- **TASK REQUIREMENTS**
Every line from the one containing "bpy.data.objects.remove(obj)" to the final line of the material below must be reproduced exactly; leave out all other lines.

- **PROVIDED MATERIAL**
***

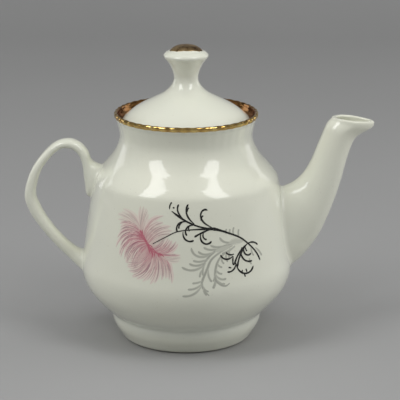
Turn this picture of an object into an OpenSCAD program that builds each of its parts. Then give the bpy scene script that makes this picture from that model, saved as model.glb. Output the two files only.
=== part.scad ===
// Porcelain teapot with a lift-off lid, a gilded rim and knob, and a floral transfer.
// Origin: centre of the foot ring on the resting plane. +Z up, spout towards +X,
// handle towards -X, decorated side towards -Y. Millimetres.

/* [Body] */
// Radius of the resting edge of the foot
foot_r = 35; // [33:0.5:36]
// Radius of the foot where it meets the belly
waist_r = 42.5; // [41:0.5:44]
// Height of the crease between foot and belly
waist_z = 15; // [14:0.5:16]
// Largest radius of the belly
belly_r = 60; // [58:0.5:62]
// Radius of the break between belly and shoulder
shoulder_r = 52; // [51:0.5:53]
// Smallest radius of the neck
neck_r = 37.5; // [37:0.5:38.5]
// Outer radius of the rim
rim_r = 40.5; // [40:0.5:42]
// Height of the rim
rim_z = 131.5; // [131:0.5:134]
// Thickness of the cast wall
wall = 3.5; // [3:0.5:4]
// Height of the recess inside the foot ring
foot_recess = 4.5; // [3:0.5:5]

/* [Mouth and lid] */
// Inner radius of the neck under the lid seat
mouth_r = 34; // [33.5:0.5:34]
// Height of the ledge that the lid rests on
seat_z = 124; // [123.5:0.5:124]
// Outer radius of the lid
lid_r = 36; // [35.5:0.5:36]
// Gap between the lid and its seat
lid_gap = 0.2; // [0.1:0.1:0.4]
// Height of the lid's top, where the knob is joined
knob_z = 144.5; // [144:0.5:145]
// Depth of the lid's collar below the seat
collar_depth = 11; // [8:1:14]
// Diameter of the steam vent
vent_d = 3; // [2:0.5:4]

/* [Knob] */
// Largest radius of the knob
knob_r = 12.8; // [12:0.1:13.5]
// Height of the knob's top above the seat of the knob
knob_h = 25.2; // [24:0.2:27]

/* [Spout] */
// Half the width of the spout where it joins the belly
spout_root_w = 15; // [13:0.5:17]
// Half the width of the spout at its mouth
spout_mouth_w = 8.5; // [7.5:0.5:9.5]
// Thickness of the spout wall
spout_wall = 2.5; // [2:0.25:3]
// Diameter of each strainer hole
strainer_d = 4.5; // [3:0.5:5]
// Distance between strainer holes
strainer_pitch = 7.5; // [6.5:0.5:8]

/* [Handle] */
// Half the width of the handle strap
handle_w = 5; // [4:0.5:6]
// Half the width of the strap where it joins the body
handle_root_w = 8; // [7:0.5:9]

/* [Decoration] */
// Thickness of the gilding and the printed transfer
film = 0.2; // [0.1:0.05:0.3]
// Lower edge of the gold band, below the rim
band_h = 2.5; // [2:0.5:4]
// Lowest height of the transfer
transfer_low = 37; // [34:1:40]
// Highest height of the transfer
transfer_high = 92; // [88:1:93]
// Angle of the transfer's left edge from the front
transfer_left = -43; // [-46:1:-42]
// Angle of the transfer's right edge from the front
transfer_right = 54; // [52:1:58]

/* [Hidden] */
$fn = 96;

porcelain = "#dcdcd0";
gold = "#b8862e";
print_pink = "#c7768c";

// How far the roots of the spout and handle are bedded into the body wall
bury = 1.5;
curve_steps = 4;
spout_sides = 28;
handle_sides = 20;

// Catmull-Rom point between b and c
function blend_point(a, b, c, d, t) =
    0.5 * (2 * b + (c - a) * t + (2 * a - 5 * b + 4 * c - d) * t * t
    + (3 * b - a - 3 * c + d) * t * t * t);

// Smooth curve through a list of points, or of numbers
function curve(pts, steps = curve_steps) = [
    for (i = [0 : len(pts) - 2])
        for (k = [0 : steps - 1])
            blend_point(pts[max(i - 1, 0)], pts[i], pts[i + 1], pts[min(i + 2, len(pts) - 1)], k / steps),
    pts[len(pts) - 1]
];

function reversed(list) = [for (i = [len(list) - 1 : -1 : 0]) list[i]];

function unit(v) = v / norm(v);

// Direction to the right of a path at point i
function side_of(pts, i) =
    let (d = unit(pts[min(i + 1, len(pts) - 1)] - pts[max(i - 1, 0)]))
    [d[1], -d[0]];

// A thin closed outline that lies on the right of a path
function skin(pts, thickness) =
    concat(pts, reversed([for (i = [0 : len(pts) - 1]) pts[i] + thickness * side_of(pts, i)]));

// Outlines are [radius, height] pairs.
foot_outline = curve([
    [foot_r, 0], [foot_r + 2, 0.8], [foot_r + 3.5, 3.2], [waist_r - 1, 8],
    [waist_r + 0.3, 12], [waist_r, waist_z]
]);
body_outline = curve([
    [waist_r, waist_z], [waist_r + 5.2, waist_z + 4.5], [belly_r - 4.6, 28.5], [belly_r - 1.1, 35.5],
    [belly_r, 43], [belly_r - 1.2, 52], [belly_r - 3.7, 70], [shoulder_r + 1.8, 86],
    [shoulder_r + 0.2, 94], [shoulder_r - 2.4, 98.4], [neck_r + 8, 102.7], [neck_r + 4.7, 106.6],
    [neck_r + 1.7, 111.8], [neck_r, 117.5], [neck_r + 0.6, 122.5], [rim_r - 1.2, 127]
]);
rim_outline = curve([
    [rim_r - 1.2, 127], [rim_r - 0.3, rim_z - band_h], [rim_r, rim_z - 1.2], [rim_r - 0.3, rim_z - 0.3],
    [rim_r - 1, rim_z], [rim_r - 1.7, rim_z - 0.5], [rim_r - 2.3, rim_z - 2.4], [lid_r + 0.7, seat_z + 1.2]
]);
cavity_outline = curve([
    [0, 9], [28, 9.2], [37, 13], [waist_r + 1, waist_z + 4.5],
    [belly_r - 5 - wall, 29.5], [belly_r - 1.2 - wall, 37], [belly_r - wall, 43.5],
    [belly_r - 1.2 - wall, 52], [belly_r - 3.7 - wall, 70], [shoulder_r + 1.6 - wall, 86],
    [shoulder_r - 0.4 - wall, 93.2], [shoulder_r - 2.7 - wall, 97], [neck_r + 3.9, 101.6],
    [neck_r + 0.6, 106], [mouth_r + 1.4, 111.4], [mouth_r, 117.5], [mouth_r, seat_z]
]);

// Outer radius of the body at a height
radius_table = [for (p = concat(foot_outline, body_outline)) [p[1], p[0]]];
function body_radius(z) = lookup(z, radius_table);

lid_outline = curve([
    [lid_r, seat_z + lid_gap], [lid_r + 0.2, seat_z + 2], [lid_r - 0.5, seat_z + 4],
    [33.4, 130], [30.4, 132.5], [26.6, 135], [22, 137.5], [17.1, 140], [13, 142.2], [10.2, knob_z]
]);
collar_r = mouth_r - 0.6;
collar_in_r = collar_r - 3;
lid_underside = curve([
    [0, 141], [9, 139.6], [16.5, 136.2], [24, 131.8], [28.5, 128.8], [collar_in_r, 125]
]);

// Knob outline, measured up from where the knob is joined to the lid
knob_stem = curve([
    [10.2, 0], [8.3, 2.2], [7.1, 4.5], [6.8, 6.8], [7.4, 9.8], [8.6, 12.8],
    [10.2, 15.6], [knob_r - 0.9, 17.6], [knob_r, 19], [knob_r - 0.5, 20.2], [10.4, 21.5], [9, 21.9]
]);
knob_dome = curve([
    [9, 21.9], [7.6, knob_h - 2], [5.4, knob_h - 0.8], [2.6, knob_h - 0.2], [0, knob_h]
]);

// Upper and lower line of the spout, as [x, z] pairs, and its half width at each
spout_upper = [
    [53.5, 87], [61, 90.5], [66.5, 95.8], [70.7, 103], [74, 111.3], [76.8, 118.5], [79.2, 124.2], [82.2, 127.8]
];
spout_lower = [
    [59, 40], [67.5, 47.7], [76.5, 60.4], [84, 78.5], [88.3, 92.5], [91.6, 105.5], [96, 116.2], [106.3, 124.2]
];
spout_widths = [spout_root_w, 12.8, 11.4, 10.3, 9.6, 9.2, 9, spout_mouth_w];
// How much each section narrows towards the pouring lip
spout_beaks = [0, 0, 0, 0, 0.02, 0.08, 0.2, 0.34];

// Outer and inner line of the handle, as [x, z] pairs, and its half width at each
handle_outer = [
    [-47.8, 100.5], [-53.2, 103.4], [-55.6, 109], [-60, 113.8], [-66.5, 116], [-74.5, 113.8], [-82.6, 106],
    [-88.7, 96.4], [-92.2, 84], [-90.2, 74.9], [-84.4, 65], [-76.3, 54.9], [-67.2, 45.4], [-60, 38.5]
];
handle_inner = [
    [-54.4, 82], [-57.1, 91.5], [-59, 101.8], [-62, 107.8], [-67.2, 110.6], [-72.5, 109.2], [-78.4, 103.2],
    [-82.9, 95.6], [-85.4, 85], [-83.4, 77.6], [-78.5, 68.6], [-71.2, 59.3], [-63.6, 52.2], [-59.2, 50]
];
handle_widths = [
    handle_root_w, 6.2, 5.2, handle_w, handle_w, handle_w, handle_w,
    handle_w, handle_w, handle_w, handle_w, handle_w, 5.6, handle_root_w
];

// One section of a swept tube. a and b are the ends of the section in the XZ plane, w is its
// half width, inset is taken off all round, and beak narrows the end at b.
function section(a, b, w, beak, inset, sides) =
    let (middle = (a + b) / 2, half = norm(b - a) / 2 - inset, along = unit(b - a))
    [for (k = [0 : sides - 1])
        let (
            t = 360 * k / sides,
            p = middle + along * half * cos(t),
            y = (w - inset) * sin(t) * (1 - beak * max(0, cos(t)))
        )
        [p[0], y, p[1]]
    ];

// The same section moved along X onto the bedding surface inside the body wall
function bedded(ring, side) = [
    for (p = ring) [side * sqrt(pow(body_radius(p[2]) - bury, 2) - p[1] * p[1]), p[1], p[2]]
];

// Faces between rings of equal size; each face turns outwards for counter-clockwise rings
function band_faces(rings, sides, closed) = [
    for (i = [0 : rings - (closed ? 1 : 2)])
        for (k = [0 : sides - 1])
            let (
                j = (i + 1) % rings,
                n = (k + 1) % sides,
                p = i * sides + k, q = i * sides + n, r = j * sides + n, s = j * sides + k
            )
            each [[p, q, r], [p, r, s]]
];

function flat(lists) = [for (l = lists) each l];

function average(pts) = [for (axis = [0 : 2]) mean([for (p = pts) p[axis]])];
function mean(values) = values * [for (v = values) 1] / len(values);

module revolve(outline) {
    rotate_extrude() polygon(outline);
}

module pot_body() {
    color(porcelain) difference() {
        revolve(concat(
            [[0, foot_recess], [foot_r - 6, foot_recess], [foot_r - 4.5, 0.8], [foot_r - 3.7, 0]],
            foot_outline, body_outline, rim_outline,
            [[lid_r + 0.6, seat_z], [mouth_r, seat_z]], reversed(cavity_outline)
        ));
        strainer_holes();
    }
}

// Three rows of round holes through the wall behind the spout
module strainer_holes() {
    row_z = 61;
    for (row = [-1 : 1]) {
        count = row == 0 ? 3 : 2;
        for (i = [0 : count - 1])
            translate([belly_r - 10, (i - (count - 1) / 2) * strainer_pitch, row_z + row * strainer_pitch])
                rotate([0, 90, 0]) cylinder(d = strainer_d, h = 20);
    }
}

module spout() {
    upper = curve(spout_upper);
    lower = curve(spout_lower);
    widths = curve(spout_widths);
    beaks = curve(spout_beaks);
    last = len(upper) - 1;
    outside = [
        for (i = [0 : last])
            let (ring = section(upper[i], lower[i], widths[i], beaks[i], 0, spout_sides))
            i == 0 ? bedded(ring, 1) : ring
    ];
    inside = [
        for (i = [0 : last])
            let (ring = section(upper[i], lower[i], widths[i], beaks[i], spout_wall, spout_sides))
            i == 0 ? bedded(ring, 1) : ring
    ];
    rings = concat(outside, reversed(inside));
    color(porcelain) polyhedron(flat(rings), band_faces(len(rings), spout_sides, true));
}

module handle() {
    outer = curve(handle_outer, 3);
    inner = curve(handle_inner, 3);
    widths = curve(handle_widths, 3);
    last = len(outer) - 1;
    rings = [
        for (i = [0 : last])
            let (ring = section(outer[i], inner[i], widths[i], 0, 0, handle_sides))
            i == 0 || i == last ? bedded(ring, -1) : ring
    ];
    // The two ends are closed by fans around a point at the middle of each
    middles = [average(rings[0]), average(rings[last])];
    first_middle = len(rings) * handle_sides;
    end_fans = [
        for (k = [0 : handle_sides - 1])
            let (n = (k + 1) % handle_sides)
            each [
                [n, k, first_middle],
                [last * handle_sides + k, last * handle_sides + n, first_middle + 1]
            ]
    ];
    color(porcelain)
        polyhedron(concat(flat(rings), middles), concat(band_faces(len(rings), handle_sides, false), end_fans));
}

// The part of the rim outline that carries the gold
module rim_gilding() {
    gilded = [for (p = rim_outline) if (p[1] > rim_z - band_h - 0.1 || p[0] < rim_r - 1.5) p];
    color(gold) revolve(skin(gilded, film));
}

// A thin printed skin on the front of the belly
module floral_transfer() {
    printed = [for (p = body_outline) if (p[1] > transfer_low && p[1] < transfer_high) p];
    color(print_pink)
        rotate([0, 0, transfer_left - 90])
            rotate_extrude(angle = transfer_right - transfer_left)
                polygon(skin(printed, film));
}

module lid() {
    color(porcelain) difference() {
        revolve(concat(
            lid_outline, [[0, knob_z]], lid_underside,
            [[collar_in_r, seat_z - collar_depth], [collar_r, seat_z - collar_depth],
            [collar_r, seat_z + lid_gap]]
        ));
        translate([0, 19, seat_z]) cylinder(d = vent_d, h = 30);
    }
}

module lid_knob() {
    color(porcelain) translate([0, 0, knob_z]) revolve(concat([[0, 0]], knob_stem, knob_dome));
}

module knob_gilding() {
    color(gold) translate([0, 0, knob_z])
        revolve(concat(knob_dome, [[0, knob_h + film]],
            [for (i = [len(knob_dome) - 2 : -1 : 0]) knob_dome[i] + film * side_of(knob_dome, i)]));
}

pot_body();
spout();
handle();
rim_gilding();
floral_transfer();
lid();
lid_knob();
knob_gilding();
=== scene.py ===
"""Porcelain teapot: glazed body, spout, handle and lid, gilded rim and knob, printed flowers."""

import math
import random

import bpy
import numpy as np
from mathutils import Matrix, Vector


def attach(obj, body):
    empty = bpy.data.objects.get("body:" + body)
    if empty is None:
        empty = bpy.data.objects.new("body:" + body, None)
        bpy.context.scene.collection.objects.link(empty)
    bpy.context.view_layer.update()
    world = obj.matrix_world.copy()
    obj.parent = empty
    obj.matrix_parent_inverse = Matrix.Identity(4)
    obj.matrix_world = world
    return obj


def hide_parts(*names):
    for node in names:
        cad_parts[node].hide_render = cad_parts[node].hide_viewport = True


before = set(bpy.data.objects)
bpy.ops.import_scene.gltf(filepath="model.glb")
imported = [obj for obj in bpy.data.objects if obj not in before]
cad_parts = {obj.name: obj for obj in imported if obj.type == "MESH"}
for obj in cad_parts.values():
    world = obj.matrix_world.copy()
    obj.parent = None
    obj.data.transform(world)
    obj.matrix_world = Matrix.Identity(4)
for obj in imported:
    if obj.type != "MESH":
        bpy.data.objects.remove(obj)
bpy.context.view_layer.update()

MM = 0.001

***

- **FINAL RESULT**
        bpy.data.objects.remove(obj)
bpy.context.view_layer.update()

MM = 0.001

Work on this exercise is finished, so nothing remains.